Jillian Duff covers pressing news for the Mesothelioma Cancer Alliance.

Jillian Duff

January 03, 2017

New Trial on Cancer-Related Anxiety Drug Psilocybin  New York City, New York - A new trial shows psychotropic drug psilocybin has helped reduce anxiety and depression in conjunction with psychotherapy for patients with life-threatening cancer. This drug is classified as a serotonergic psychoactive agent.

The randomized, double-blind, placebo-controlled study included 29 patients with cancer-related anxiety and depression. They received psilocybin in conjunction with psychotherapy. At seven weeks, there was a crossover between the groups.

Psilocybin resulted in immediate, substantial, and sustained improvements in the patients’ anxiety and depression levels. Demoralization and hopelessness were decreased while spiritual wellbeing and quality of life increased.

About 60-80% of the participants continued to experience the same effects after the crossover. Existential distress and improved attitudes towards death were also improved after the 6.5-month follow-up, showing promise for others.

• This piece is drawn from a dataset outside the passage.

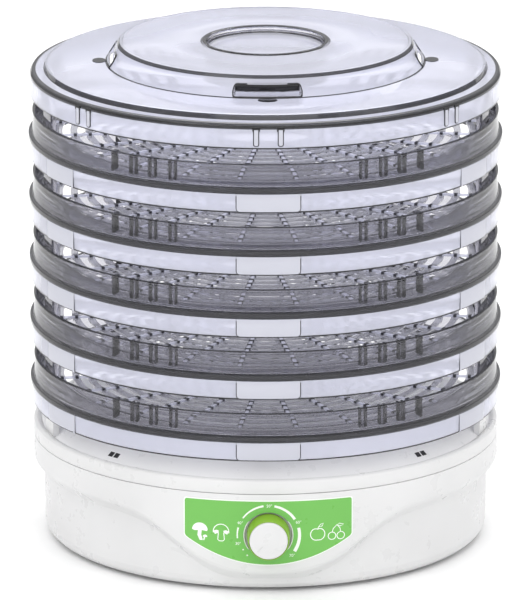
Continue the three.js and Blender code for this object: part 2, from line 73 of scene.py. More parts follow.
# Lengths below are in millimetres, round the tower's own axis, with the floor at z 0.
LID_LOW, LID_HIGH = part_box("lid")
AXIS_Y = (LID_LOW.y + LID_HIGH.y) / 2 / MM
CENTRE = (0.0, AXIS_Y * MM, 0.0)
TRAYS = range(1, 6)
SKIRT_DROP = 13.8
FLANGE_Z = {k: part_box(f"tray_{k}_ring")[0].z / MM + SKIRT_DROP for k in TRAYS}
TRAY_PITCH = FLANGE_Z[2] - FLANGE_Z[1]
RIM_RADIUS = 160.9
SKIRT_RADIUS = 162.6
SKIRT_FACE = SKIRT_RADIUS + 0.02
LEDGE_RADIUS = 151.0
GRID_BOTTOM, GRID_TOP = 2.0, 4.6
HUB_RADII = (30.0, 34.0)
COLUMN_ANGLES = (-107, -73, 73, 107)
COLUMN_RADII = (153.4, 157.6)
COLUMN_HALF_ANGLE = 3.3
LID_TOP = LID_HIGH.z / MM
BODY_RADIUS = 154.8
SHOULDER_RADIUS = 156.4
BAND_RADIUS = 162.2
SEAM_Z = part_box("lower_shell")[1].z / MM + 0.3
LIP_Z = SEAM_Z + 10.0
DECK_Z = 92.6
OUTLET_RADIUS = 62.7
PLATE_RADIUS = 146.7
DIAL_Z = (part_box("knob")[0].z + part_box("knob")[1].z) / 2 / MM
DIAL_RADIUS = 17.0
KNOB_FACE = -175.2
PANEL_HALF_ANGLE = 20.5
PANEL_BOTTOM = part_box("control_panel")[0].z / MM
PANEL_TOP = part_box("control_panel")[1].z / MM
FOOT_ANGLES = (30, 150, 210, 330)
FOOT_RADIUS = 118
INLET_Z = 20
CATCH_ANGLES = (-44.2, 44.2)
QUARTERS = (0, 90, 180, 270)
PRINT_HEIGHT = 0.3
CLEAR = "smoky_clear_plastic"
WHITE = "white_plastic"


# ---- Shapes ----
def around(radius, degrees, z):
    """A point at a radius and at an angle from the front, positive towards +X."""
    turn = math.radians(degrees)
    return (radius * math.sin(turn), -radius * math.cos(turn), z)


def steps(start, end, count):
    return [start + (end - start) * i / count for i in range(count + 1)]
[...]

The study is similar to another one run by psychiatrist Dr. Charles Grob at the Los Angeles Biomedical Research Institute at Harbor-UCLA Medical Center. However, the dosage was higher at 0.3mg/kg for this new clinical trial at New York University.

This experimental treatment is based on a few theories. The famous British psychiatrist Humphrey Osmond believed serotonergic hallucinogens’ therapeutic mechanism lies in their ability to let a person access novel dimensions of consciousness.

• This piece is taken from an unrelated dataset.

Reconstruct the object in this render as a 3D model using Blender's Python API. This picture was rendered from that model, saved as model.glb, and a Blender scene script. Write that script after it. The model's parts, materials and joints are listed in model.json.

Dobkin de Rios and Grob noted a “managed altered state of consciousness” allows one to facilitate emotional discharge and manage irreconcilable conflict.

Anxiety and depression are common side effects of a cancer diagnosis. When one hears the word cancer, along with the initial shock often comes anxiety. Waiting for the diagnosis, going through treatment, and wondering what will happen to your family if you don’t survive are all considerations.

Anxiety is also common due to the incredible costs of treatment. In 2014, males had an increased annual cost of their medical care equaling $4,187 and for females it was $3,293. All the while, their wages are decreasing due to their illness. Typically, most insurance companies cover little to no amount of treatment costs.

According to mesothelioma cancer survivor Patricia Powell Hargrett, “We [my husband and I] were required to pay 20% of each bill that we accrued during surgery and chemo treatment. However, we were not able to pay the 20% health cost all at once.”

“Because I was not of age to receive social security, my individual finances were limited. It took us a couple of years to finish paying all of the medical bills,” added Hargrett.

There are also costs such as traveling to see specialists in other cities or states, staying at hotels, and paying for food while traveling. Even if a patient survives, going back to work can cause anxiety as well as knowing the cancer can always come back.